Although both Florence and Rome are considered crowded during high season, Florence is less crowded than Rome. This might be due to the popularity of group tours in Rome, which make tourist spots heavily packed.
What is the best time of year to visit Florence, Italy?
The best time for sightseeing is between May and September, as this season sees the city basked in Italian sunshine, art festivals, and open-air dining. For those planning to see the Tuscan countryside, we recommend April to June when the landscapes become washed in flowers. Backpackers might prefer to visit during the low season from November to March, which hosts fewer activities but lower prices. Since August is a popular vacation time for many Italians and Europeans, airfares and accommodation rates spike during that month.
What is the best time of year to visit Rome, Italy?
The best time of the year to visit Rome is between April and June and September to early November. July is the hottest month of the year, which might make walking around the city unpleasant. August sees half of the city’s inhabitants take weeks off for vacation, closing many of the city’s establishments. Note that many tourist attractions close or limit their hours of operation during the early or late months of the year. As for budget travelers: the months between October and March will see prices drop considerably.

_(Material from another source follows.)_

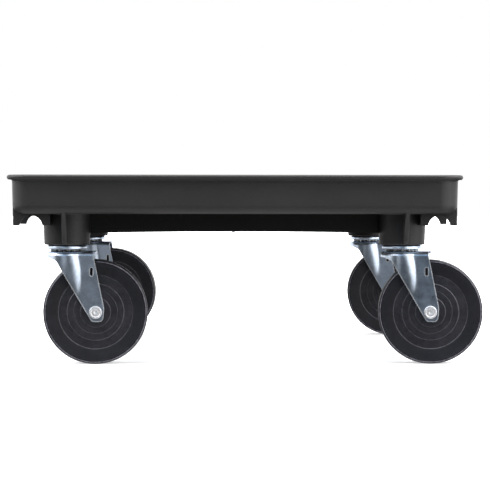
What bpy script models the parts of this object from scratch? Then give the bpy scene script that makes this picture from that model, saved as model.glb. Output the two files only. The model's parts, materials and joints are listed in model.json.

Rome vs Florence – final thoughts
When it comes down to Florence Vs. Rome, and making the right choice for your trip to Italy, there is no wrong answer. Both cities provide some of Italy’s absolute finest experiences, and which one you pick will boil down to personal preferences.
If you want to play it safe, Rome is the obvious choice due to its size and diversity of activities, but choose Florence if you are seeking a quieter and more relaxed atmosphere. But of course, you could just include both if you have long enough in you Italy itinerary.
Both are wonderful when it comes to culinary experiences. While Rome offers more in terms of History and Architecture, Florence’s Art scene and charming medieval beauty rival Rome’s advantages. Shopping and nightlife are best enjoyed in Rome, while Florence is more convenient for day trips.